Divergent C2 Functionalization of N-Heteroarenes via Nonclassical Rearomatization: Retro-hetero-ene Reactions versus Sigmatropic Rearrangements

Divergent and site-selective functionalization of aromatic N-heterocycles remains a long-standing challenge owing to their intrinsic aromatic stabilization and multiple reactive sites. Here we present a unified strategy that redirects reactivity of N-alkenyloxy-pyridinium and N-alkenyloxy-quinolinium salts away from the terminal alkene and toward the heteroaromatic core, enabling controlled access to two distinct product classes. Under Grignard-reagent conditions, pyridinium substrates undergo ultrafast C2 functionalization via a concerted, six-electron retro-hetero-ene rearrangement — a novel transformation not previously described in this context — delivering ortho-substituted pyridines (alkyl, aryl, heteroaryl, alkynyl) in up to 93% yield across 56 examples.

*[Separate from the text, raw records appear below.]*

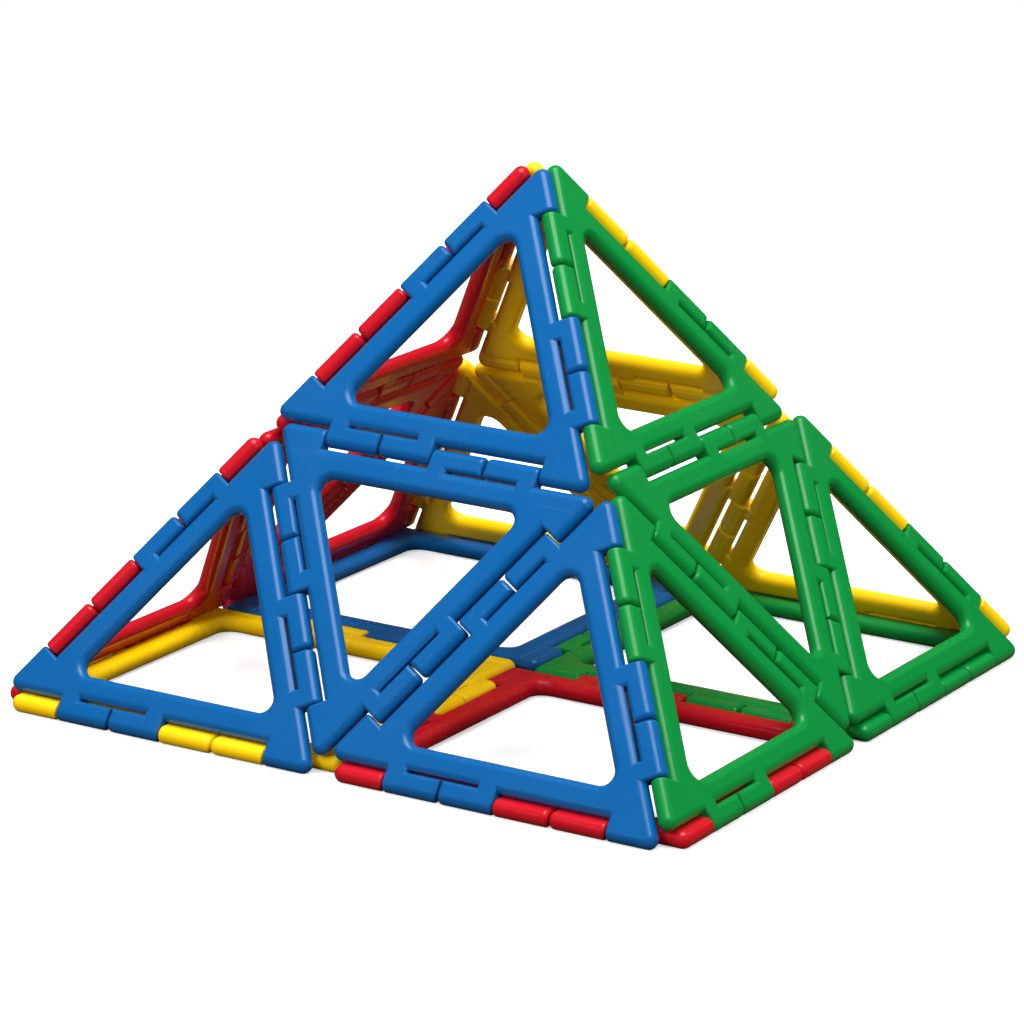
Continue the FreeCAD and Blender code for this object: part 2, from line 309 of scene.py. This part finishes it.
def make_world():
    """White for the camera; for the surfaces a sky that is dim at the horizon."""
    world = bpy.data.worlds.new("studio")
    bpy.context.scene.world = world
    world.use_nodes = True
    nodes = Nodes(world.node_tree)
    path = nodes.add("ShaderNodeLightPath")
    where = nodes.add("ShaderNodeSeparateXYZ")
    nodes.link(nodes.add("ShaderNodeTexCoord").outputs["Generated"], where.inputs[0])
    sky = nodes.spread(where.outputs["Z"], 0.0, SKY_TOP, SKY_LOW, SKY_HIGH)
    dulled = nodes.spread(path.outputs["Is Glossy Ray"], 0.0, 1.0, 1.0, SKY_MIRRORED)
    strength = nodes.math("MULTIPLY", sky, dulled)
    strength = nodes.math("MAXIMUM", strength, path.outputs["Is Camera Ray"])
    background = nodes.add("ShaderNodeBackground", Color=(1, 1, 1, 1), Strength=strength)
    nodes.add("ShaderNodeOutputWorld", Surface=background.outputs[0])
    world.cycles.sampling_method = "NONE"    # so that reflections see the dimmed sky only


def make_lights():
    """Square soft lights, all aimed at the middle of the object."""
    for name, place, side, power, mirrored in LIGHTS:
        data = bpy.data.lights.new(name, "AREA")
        data.shape = "SQUARE"
        data.size = side * EDGE
        data.energy = power
        light = bpy.data.objects.new(name, data)
        light.location = Vector(place) * EDGE
        aim = Vector((0, 0, LIGHT_AIM * EDGE)) - light.location
        light.rotation_euler = aim.to_track_quat("-Z", "Y").to_euler()
        light.visible_glossy = mirrored
        bpy.context.scene.collection.objects.link(light)


def make_camera():
    azimuth, elevation, roll = (math.radians(x) for x in (AZIMUTH, ELEVATION, ROLL))
    level = math.cos(elevation)
    back = Vector((math.sin(azimuth) * level, -math.cos(azimuth) * level, math.sin(elevation)))
    right = (-back).cross(Vector((0, 0, 1))).normalized()
    up = right.cross(-back)
    aim = Vector((0, 0, AIM_HEIGHT)) + right * AIM_ACROSS + up * AIM_UP
    data = bpy.data.cameras.new("camera")
    data.sensor_width = SENSOR
    data.lens = FOCAL_WIDTHS * SENSOR
    camera = bpy.data.objects.new("camera", data)
    camera.location = (aim + back * DISTANCE) * EDGE + Vector((0, 0, axis_height()))
    camera.rotation_mode = "QUATERNION"
    tilted_up = up * math.cos(roll) - right * math.sin(roll)
    tilted_right = right * math.cos(roll) + up * math.sin(roll)
    axes = Matrix((tilted_right, tilted_up, back)).transposed()
    camera.rotation_quaternion = axes.to_quaternion()
    bpy.context.scene.collection.objects.link(camera)
    bpy.context.scene.camera = camera


bpy.context.scene.view_settings.view_transform = "Standard"
paint_frames()
make_floor()
make_world()
make_lights()
make_camera()
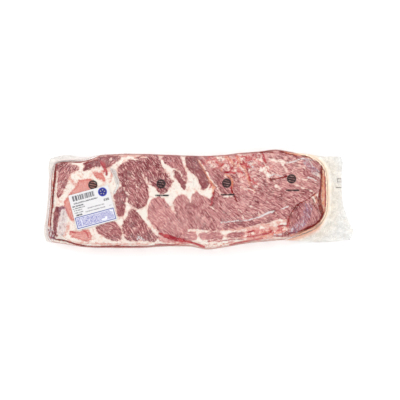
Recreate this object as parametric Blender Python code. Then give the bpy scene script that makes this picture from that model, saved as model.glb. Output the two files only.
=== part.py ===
"""Vacuum pack of a raw rack of pork ribs, lying meat side up, with a price label on the film.

Shapes are worked out in millimetres and scaled to metres when they are put on a mesh. +Z is up,
+X runs along the rack towards the wide sealed tail of the bag, and +Y points to the far long side.
The origin is the middle of the pack's footprint, on the surface that it lies on.
"""

import math

import bmesh
import bpy
import numpy as np
from mathutils import Matrix, Vector

MM = 0.001

# Heights of the filled bag above the table
SEAM_HEIGHT = 9.0          # where the upper film meets the lower one round the meat
SEAM_SWAY = 1.3            # the seam wanders up and down by this much
SEAM_SWAY_LENGTHS = (27.0, 10.4)
END_THICKNESS = 25.0       # meat at the narrow left end
MIDDLE_THICKNESS = 29.0    # meat at the middle of the rack
THICKENS = (-200.0, -60.0)  # the stretch over which it thickens
CROWN = 2.5                # extra rise along the rack's centre line
HALF_WIDTH = 61.0
SHOULDER = 15.0            # width over which the top rounds down to the seam
SHOULDER_POWER = 2.3       # 2 is a round shoulder, higher is squarer
SHOULDER_FLUTES = 0.2      # share by which the bone ends vary that width
HEEL = 7.0                 # width over which the underside rounds up to the seam

# A lower layer of the rack stands out past the top muscle at both short ends
LIP_WIDTH = 7.0
LIP_EDGE = 4.0             # width of the lip's own rounded edge
LIP_HEIGHT_LEFT = 15.0
LIP_HEIGHT_RIGHT = 18.0
LIP_LEFT_X = -193.0
LIP_RIGHT_X = 160.0
LIP_LEFT_FADE = 12.0       # along the sides the lip runs out over these lengths
LIP_RIGHT_FADE = 30.0

# Film outside the meat: two sheets pressed flat together
FILM_THICKNESS = 0.8
FILM_REST_HEIGHT = 1.6     # height of the tail's middle plane where it lies on the table
FILM_DROOP = 11.0          # distance over which the film comes down from the seam
WRINKLE_HEIGHT = 1.1
WRINKLE_START = (2.0, 16.0)  # the wrinkles grow to full height between these distances
WRINKLE_PITCH = 13.0
WRINKLE_FAN = 0.18         # slant of the folds that run out from the meat
WRINKLE_BEND = (4.0, 17.0)  # how far they wander sideways, and over what length
CROSS_PITCH = 19.0         # smaller folds that cross them
CROSS_SLANT = 0.4
CROSS_SHARE = 0.5
SHELF_GAP = 0.3            # least height of the film tail above the table

# Ribs under the film of the underside
RIB_PITCH = 31.0
RIB_FLAT_SHARE = 0.5       # share of the pitch that a rib's flat crest takes
RIB_SLANT = math.radians(20.0)
RIB_VALLEY = 1.6
RIB_MARGIN = (8.0, 16.0)   # the valleys deepen between these distances inside the meat

# Price label on the film
LABEL_CENTRE = (-146.0, -12.4)
LABEL_WIDTH = 57.0
LABEL_LENGTH = 49.5
LABEL_TURN = math.radians(15.2)
LABEL_CORNER = 1.8
LABEL_THICKNESS = 0.25
LABEL_GAP = 0.35
LABEL_HEIGHT = 27.6        # of the film under the label's centre
LABEL_SLOPE = (0.016, 0.004)
LABEL_MARGIN = 7.0         # the film stays flat this far round the label
LABEL_BLEND = 10.0

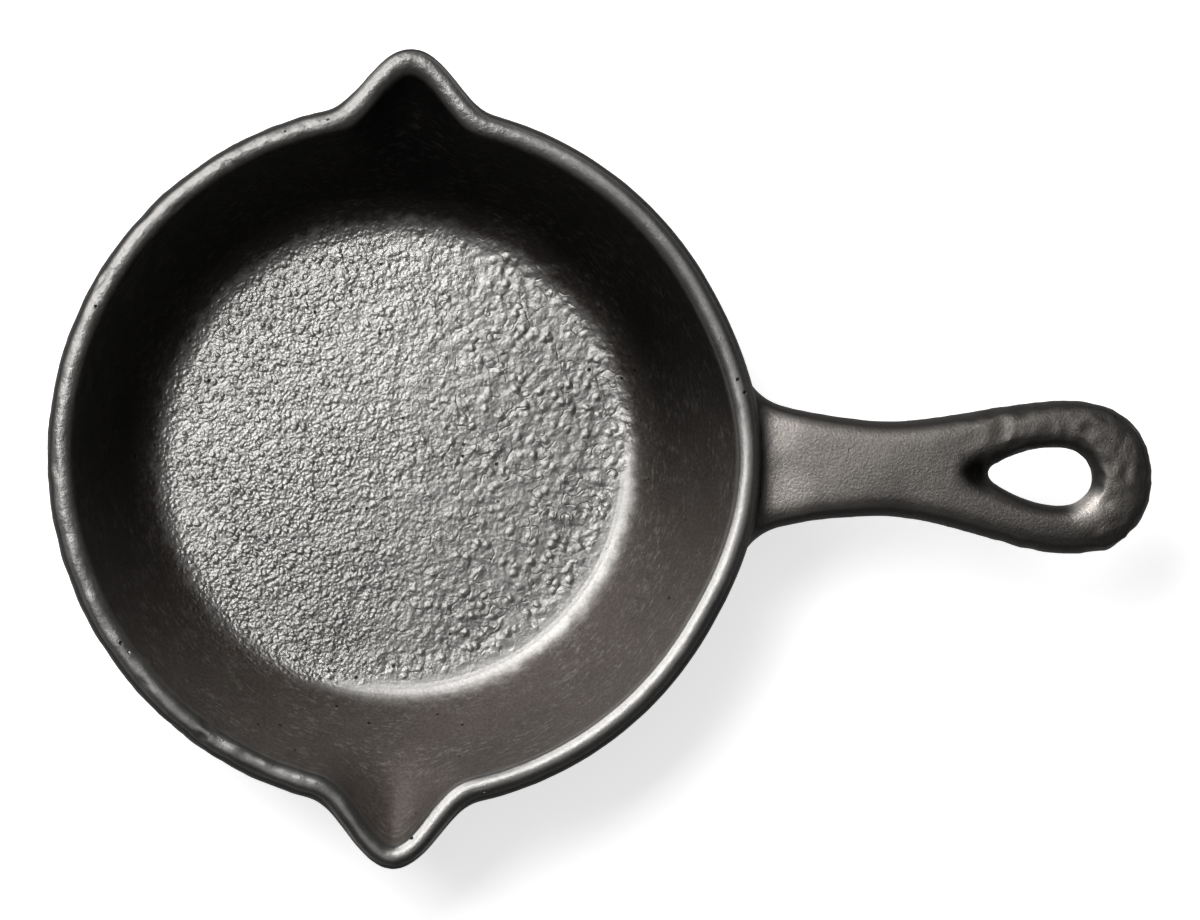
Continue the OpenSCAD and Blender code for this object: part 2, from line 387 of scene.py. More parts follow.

In contrast, quinolinium substrates enter a cascade initiated by C2 addition followed by a 3,3-sigmatropic rearrangement, cycloaddition and dehydration, furnishing N-bridged, tri-fused 4H-pyrrolo[3,2,1-ij]quinolines in high yields (68 examples). Substrate electronics and sterics (benzannulation, C8 substitution) dictate pathway selection. The protocol is scalable, enables site-selective deuterium incorporation and late-stage diversification of drug-like scaffolds. Mechanistic assignments are supported by kinetic isotope effects, isotopic labelling and DFT calculations. This work expands the toolbox for constructing complex N-heteroarenes via nonclassical rearomatization pathways.